The Chief Executive Officer must inform shareholders at least two days prior to the beginning of the Shareholders Meeting, through the means that s/he esteems pertinent, and on the Company’s website, the list of candidates for the Director position, that, in each case, have accepted their nomination and which have declared that they are able to fulfill their role. In the case where the Company is unable to inform shareholders prior to the Shareholders Meeting, providing the list of candidates at the beginning of the Shareholders Meeting will suffice.

It is possible to add new candidates to the list in the same Shareholders Meeting if the person which proposes the candidate presents a document through which the candidate accepts his/her nomination and declares that they are able to fulfill the role.

Shareholders have one vote for each share they own or represent, and may accumulate them in favor of one person or distribute their votes in the way that they see fit, the resulting elected members will be those who accumulate the most amount of votes during one single voting round, until the number of seats of the Board are filled. In the case of alternate directors, the mere choice of a director includes an alternate who has been previously nominated for that director.

Independent Directors

The Board of Directors has independent directors in accordance to what has been established in Article 50 bis of Law 18.046 regarding Open Corporations. The independent directors of Aguas Andinas are those listed in the Regular Directors section of the Investor Relations web page. In accordance to Article 50 bis of Law 18.046 regarding Open Corporations, independent directors are those who have not been in any of the following situations at any time during the last eighteen months prior to their candidacy.

Those who have:

  1. Maintained any economic, credit, professional or commercial relationship, interest or dependency, of a relevant nature and volume with the corporation, the other corporations of the group of which it is part of, its controller, nor with the leading executives of any of them, or have been their directors, managers, administrators, senior executives or advisors.
  2. Maintained a family relationship up to the second degree of consanguinity with the aforementioned persons.
  3. Have been directors, managers administrators or senior executives of nonprofit organizations that received relevant contributions, or donations from persons described in item 1
  4. Have been partners or shareholders who have owned or controlled, directly or indirectly, 10% or more of the capital; directors; managers; administrators or senior executives of organizations that have provided legal or consulting services, for relevant amounts, or external auditing firms, for the persons described in item 1.
  5. Have been partners or shareholders who have owned or controlled, directly or indirectly, 10% or more of the capital; directors; managers; administrators or senior executives of major competitors, suppliers or customers of the corporation.

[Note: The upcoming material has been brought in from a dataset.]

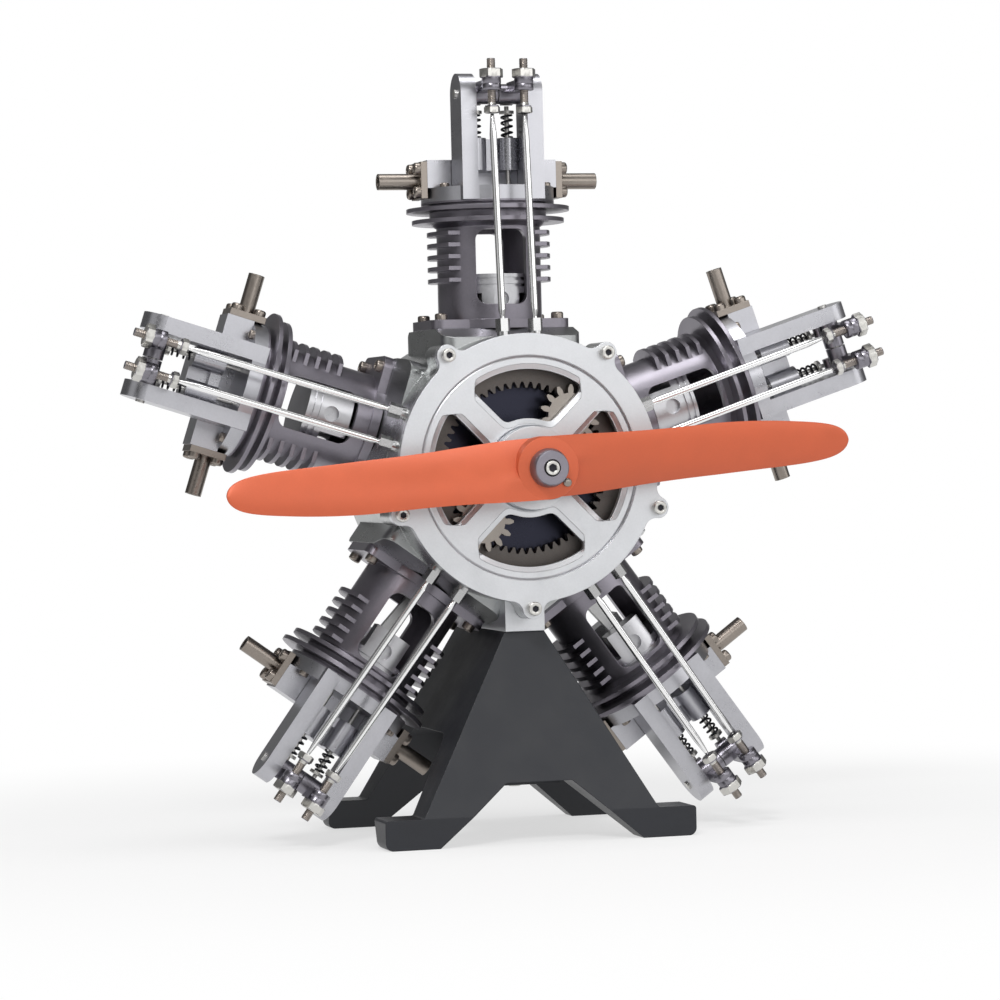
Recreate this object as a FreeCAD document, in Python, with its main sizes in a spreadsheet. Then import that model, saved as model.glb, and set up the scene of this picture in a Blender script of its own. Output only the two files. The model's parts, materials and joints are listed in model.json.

In accordance to the law, in order to be able to be elected as independent directors, candidates must be proposed by shareholders who represent 1% or more of the Company’s shares at least ten days in advance from the proposed General Shareholders Meeting in which board members will be elected. The independent director candidate and his/her respective alternate, on their end, with no less than 2 days prior to the abovementioned Shareholders meeting, must provide the Chief Executive Officer a sworn independence statement in accordance to Article 50 bis of Law 18.046 regarding Open Corporations, detailing that:

  1. They accept being candidates for the independent director position;
  2. They are not in any of the situations indicated in Article 50 bis mentioned above;
  3. They do not maintain any relationship with the corporation, the other corporations of the group of which it is part of, its controller, nor with the leading executives of any of them, that can deprive a sensible person a reasonable degree of autonomy, interfere with the possibility of conducting objective and effective work, generate a potential conflict of interest or dampen their sense of judgment, and
  4. Take on the commitment of continuing to be independent for the whole period that they are directors of the company.

Directors Committee

Additionally, and in accordance to what is stipulated in Article 50 bis of Law 18.046 regarding Open Corporations, Aguas Andinas S.A. has a Directors Committee which is made up of 3 members, most of which must be independent directors. The members of the Directors Committee are Rodrigo Manubens Moltedo, Jaime Arellano Quintano y Fernando Samaniego Sangroniz.

In accordance to the law, the Directors Committee has the following functions:

  1. Examine the external auditor’s reports, the balance sheet and other financial statements presented by the administrators or liquidators of the society to shareholders, and to provide their opinion about these prior to when these are presented to shareholders for their approval.
  2. Propose to the names of external auditors and private risk classifiers, to the Board of Directors so that these can be suggested in the respective Shareholders Meeting. If the Board disagrees, the Board will formulate its own proposal and both will be submitted for their consideration in the shareholders meeting.
  3. Examine the background information regarding operations conducted between related parties and create a report about these operations. A copy of this report is read in the Board of Directors session where the operation will be approved or rejected.
  4. Examine the remuneration systems and compensation plans for managers, key executives and Company workers.
  5. Prepare an annual report of the Committee’s management and that includes its main recommendations to shareholders.
  6. Inform the Board regarding the need to hire or not hire external audit firms for services which are not part of the external audit, when these are prohibited in accordance to what has been established in Article 242 of Law N°18.045, taking into consideration if the nature of these services can generate a risk of the loss of independence.
  7. The remaining subject matters that the bylaws stipulate, or that a shareholders meeting, or the Board itself recommends.

1 The Company’s directors do not hold executive positions in the Company.